Márcio França era o vice de Geraldo Alckmin (PSDB) e assumiu a gestão em abril de 2018, quando o tucano decidiu concorrer à Presidência da República. Durante o mandato, França trocou a cúpula da Desenvolve SP.
Quem assumiu o cargo de presidente foi Álvaro Sedlacek, que já fazia parte da direção da agência de fomento. Ele diz que não houve privilégios a São Vicente por parte da Desenvolve SP, mas admite ter sido incentivado pelo ex-governador a ajudar os municípios.
Segundo ele, o investimento nas cidades é seguro e rentável para o estado —se os pagamentos não forem feitos, os repasses do Fundo de Participação dos Municípios ficam retidos com o governo.
“O que me pediram e eu concordei, não por qualquer razão política, mas porque fazia sentido econômico para a Desenvolve, é que tendo excesso de caixa e eu não fosse usar esse caixa imediatamente, aplicasse em municípios”, disse Sedlacek à Folha.
“O que o Márcio me pediu mesmo quando cheguei, foi: Álvaro, precisamos ajudar os municípios, eles estão numa crise desgraçada”, afirmou.
“Se você me perguntar, ele ficou feliz que São Vicente foi escolhida? Claro que ficou. O prefeito de São Vicente ficou feliz? Ficou. Conversamos várias vezes sobre o projeto? Conversamos. Agora, São Vicente fez um esforço brutal para conseguir se enquadrar nos pedidos de empréstimos”, acrescentou o ex-presidente da agência. “Essa linha não deixou de exigir nenhum documento que todas as outras linhas exigiam.”
Além de São Vicente, cinco municípios tentaram obter financiamento da linha entre junho e dezembro e não conseguiram. Segundo a Desenvolve SP, o motivo é que até hoje não apresentaram toda a documentação requisitada pelo credor.

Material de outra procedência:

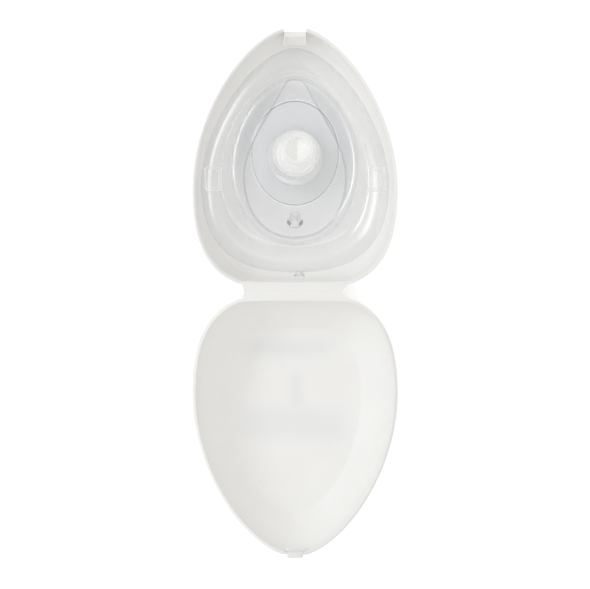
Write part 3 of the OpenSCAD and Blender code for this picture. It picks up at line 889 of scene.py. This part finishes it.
def in_metres(place):
    out = place.copy()
    out.translation = out.translation * MM
    return out


PORT_PLACE = MASK_PLACE @ in_metres(port_place_mm())
SHOULDER = PORT_H + 0.3
VENT_Z = SHOULDER + 1.4
VENT_H = 3.2
NECK_Z = VENT_Z + VENT_H + 1
SEAT_Z = MOUTH_TOP - 3.2


def build_port():
    wall, rim, collar = PORT_R + 1.4, PORT_R + 1.9, COLLAR_R - 0.1
    port = turned("port_body", [
        (PORT_R, -SHEET), (wall, -SHEET), (wall, 0.05), (collar, 0.05), (collar, 1.0),
        (PORT_R + 2.2, 1.4), (wall, 2.6), (wall, PORT_H - 1.4), (rim, PORT_H - 1.2), (rim, PORT_H),
        (PORT_R, PORT_H)], clear_rigid, PORT_PLACE, 128)
    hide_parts("port_connector")
    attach(port, "crown")


def build_valve():
    spigot = PORT_R - 0.05
    chamber = 9.3
    body = turned("valve_body", [
        (chamber, 1.5), (spigot, 1.5), (spigot, SHOULDER), (PORT_R + 1.9, SHOULDER),
        (PORT_R + 1.9, VENT_Z), (PORT_R, VENT_Z), (PORT_R, NECK_Z - 1), (MOUTH_R, NECK_Z + 0.6),
        (MOUTH_R, MOUTH_TOP), (MOUTH_BORE + 0.5, MOUTH_TOP), (MOUTH_BORE + 0.5, SEAT_Z),
        (MOUTH_BORE, SEAT_Z), (MOUTH_BORE, NECK_Z), (chamber, NECK_Z - 1)],
        valve_clear, PORT_PLACE, 128, soften=0.25)
    vents, vent_w = 8, 3.2
    tools = []
    for k in range(vents):
        turn = Matrix.Rotation(2 * math.pi * (k + 0.5) / vents, 4, "Z")
        vent = box_piece("vent", (PORT_R - 3, -vent_w / 2, VENT_Z + 0.4),
                         (PORT_R + 3, vent_w / 2, VENT_Z + VENT_H - 0.4), PORT_PLACE @ turn)
        tools.append(("DIFFERENCE", vent))
    carve(body, tools)
    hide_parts("valve_housing")
    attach(body, "valve")

    z, inside, outside = SEAT_Z + 1.25, MOUTH_BORE - 0.5, MOUTH_BORE + 0.45
    ring = turned("mouth_ring", [(inside, z), (outside, z), (outside, MOUTH_TOP), (inside, MOUTH_TOP)],
                  valve_clear, PORT_PLACE, 96, soften=0.2)
    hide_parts("mouthpiece_ring")
    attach(ring, "valve")


def build_duckbill():
    """Duckbill: a round brim, and a funnel that closes to a slit along the port's Y."""
    top = SEAT_Z + 0.05
    length, slit, mouth = 5.0, 5.9, 6.9
    around = 72
    angles = [2 * math.pi * i / around for i in range(around)]

    def funnel(f, thick):
        ease = f * f * (3 - 2 * f)
        rx = mouth * (1 - ease) + 0.75 * ease - thick
        ry = mouth * (1 - ease) + (slit + 0.6) * ease - thick
        return [(rx * math.cos(a), ry * math.sin(a), top - length * f) for a in angles]

    def circle(r, z):
        return [(r * math.cos(a), r * math.sin(a), z) for a in angles]

    brim = MOUTH_BORE + 0.35
    rings = [circle(brim, top), circle(brim, top + 1.0), circle(brim - 0.1, top + 1.1),
             circle(6.5, top + 1.1), circle(6.3, top + 1.0)]
    rings += [funnel(k / 14, 0.6) for k in range(15)]
    rings += [funnel(k / 14, 0.0) for k in range(14, -1, -1)]
    duck = loft("duckbill", rings, milky_silicone, PORT_PLACE, loop=True, smooth=50)
    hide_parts("duckbill_valve")
    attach(duck, "valve")


def build_nipple():
    """Oxygen nipple: a chamfered boss and a short tube."""
    lean = Matrix.Rotation(math.radians(-NIPPLE_LEAN), 4, "X")
    place = MASK_PLACE @ in_metres(Matrix.Translation(NIPPLE_AT) @ lean)
    gap, boss, boss_h, r, bore, seat, height = 0.35, 4.4, 2.4, 2.75, 1.6, 2.5, 5.2
    low = gap + boss_h
    end = low + height
    nipple = turned("oxygen_tube", [
        (seat, gap), (seat + 0.2, gap), (boss, gap + 0.9), (boss, low - 0.4), (boss - 0.5, low), (r, low),
        (r, end - 0.3), (r - 0.3, end), (bore, end), (bore, gap + 1.4), (seat, gap + 1.4)],
        nipple_clear, place, 64, soften=0.2)
    # painted shade: the boss's lower corners bend the light away, and their faces get a dark material that
    # shows them as dark marks beside the tube
    nipple.data.materials.append(nipple_painted_shade)
    away = place.inverted()
    for face in nipple.data.polygons:
        spot = away @ face.center / MM
        on_top = math.hypot(spot.x, spot.y) > 3.1 and spot.z > low - 0.7
        if on_top and abs(spot.x) > 2.2 and -3.6 < spot.y < 0.4:
            face.material_index = 1
    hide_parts("oxygen_nipple")
    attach(nipple, "nipple")


def let_light_through():
    """Clear pieces pass the lamps' light on instead of shading what lies under them."""
    clear = (dome_vinyl, crown_vinyl, fold_vinyl, cushion_film, clear_rigid, nipple_clear, plug_clear,
             valve_clear, milky_silicone)
    for piece in bpy.context.scene.objects:
        if piece.type == "MESH" and piece.data.materials and piece.data.materials[0] in clear:
            piece.visible_shadow = False
            piece.visible_diffuse = False


def dress_frame():
    """Gives the CAD nodes that stay in view their materials."""
    looks = {"lid_label": label_stock, "filter_ring": silicone_white, "filter_membrane": filter_fabric,
             "exhalation_sleeve": silicone_white, "oxygen_check_disc": silicone_white}
    for name, material in looks.items():
        mesh = frame["nodes"][name].data
        mesh.materials.clear()
        mesh.materials.append(material)


# --- Stage, light and camera ---------------------------------------------------------------------------
def build_stage():
    n = Nodes("studio_floor")
    n.link(n.ramp(n.noise(8, 2.0), (0.955, 0.955, 0.955), (0.965, 0.965, 0.965)),
           n.shader.inputs["Base Color"])
    n.set(Roughness=0.9)
    n.shader.inputs["Emission Color"].default_value = (1, 1, 1, 1)
    n.shader.inputs["Emission Strength"].default_value = 0.29
    mesh = bpy.data.meshes.new("studio_floor")
    half, z = 3.0, -0.0002
    corners = [(-half, -half, z), (half, -half, z), (half, half, z), (-half, half, z)]
    mesh.from_pydata(corners, [], [(0, 1, 2, 3)])
    mesh.materials.append(n.material)
    floor = bpy.data.objects.new("studio_floor", mesh)
    bpy.context.scene.collection.objects.link(floor)


def add_light(name, place, size, power, colour=(1, 1, 1)):
    light = bpy.data.lights.new(name, "AREA")
    light.shape = "RECTANGLE"
    light.size, light.size_y = size
    light.energy = power
    light.color = colour
    lamp = bpy.data.objects.new(name, light)
    lamp.location = place
    lamp.rotation_euler = (Vector((0, 0, 0.02)) - Vector(place)).to_track_quat("-Z", "Y").to_euler()
    bpy.context.scene.collection.objects.link(lamp)
    return lamp


def build_studio():
    world = bpy.data.worlds.new("studio")
    world.use_nodes = True
    world.node_tree.nodes["Background"].inputs["Color"].default_value = (1, 0.988, 0.962, 1)
    world.node_tree.nodes["Background"].inputs["Strength"].default_value = 0.80
    bpy.context.scene.world = world
    add_light("key_left", (-0.95, 0.35, 0.75), (0.9, 0.2), 2.8, (0.95, 0.975, 1))
    add_light("fill_top", (-0.1, -0.3, 1.5), (0.8, 0.5), 1.7, (0.95, 0.975, 1))
    # this lamp acts on gloss only
    strip = add_light("strip_left", (-0.95, 0.25, 0.95), (1.0, 0.5), 7.5)
    strip.visible_diffuse = False
    camera = bpy.data.cameras.new("camera")
    view = bpy.data.objects.new("camera", camera)
    bpy.context.scene.collection.objects.link(view)
    height = 2.5
    across = 0.32391           # width of the picture at the rim's height
    view.location = (0, -0.00165, HALF_DEPTH * MM + height)
    camera.sensor_width = 36
    camera.lens = 36 * height / across
    bpy.context.scene.camera = view
    scene = bpy.context.scene
    scene.view_settings.view_transform = "Standard"
    scene.cycles.transparent_max_bounces = 32


build_tray()
build_lid()
build_hinge()
build_tongue()
build_cushion()
build_flange()
build_dome()
build_stem()
build_port()
build_valve()
build_duckbill()
build_nipple()
dress_frame()
let_light_through()
build_stage()
build_studio()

No mesmo dia em que assinou os dois contratos da LIM, São Vicente também fechou outros dois financiamentos de outra linha da Desenvolve SP, a Via SP, para obras de asfalto. O valor total desse crédito é de R$ 20 milhões. A primeira parcela também foi liberada no dia 5 de julho.
A Desenvolve SP diz que até o momento foram repassados cerca de R$ 5 milhões ao município para as obras da Via SP, mas ainda não foram apresentados documentos que comprovem as obras de R$ 3,5 milhões desse total.
A nova gestão, subordinada ao governador João Doria, abriu duas auditorias sobre os contratos de São Vicente com o governo do estado: uma interna, da própria Desenvolve SP, e outra externa, feita por uma empresa especializada.
Procurada, a Prefeitura de São Vicente informou em nota que, para solicitar o financiamento, apresentou “a documentação exigida em contrato, como certidões negativas, índices do tribunal e comprovação de que a licitação fora finalizada. Mediante isso, teve os pedidos devidamente aprovados, por meio de lei, pelo Legislativo”.
A respeito da auditoria, afirma que “entende que este é um procedimento normal, principalmente quando há troca de governo”.
Sobre os documentos do financiamento da Via SP, afirma que as obras foram iniciadas em junho de 2018 e “a prestação de contas em relação a este recurso já está sendo apresentada ao Desenvolve SP, conforme a execução da mesma”. A assessoria do ex-governador Márcio França afirma que “a Desenvolve SP é um banco de fomento. Empresta recursos e cobra juros. Ela obedece regras rígidas, pois nos últimos tempos emprestou recursos para muitos municípios. Todas as ações obedeceram estas regras”.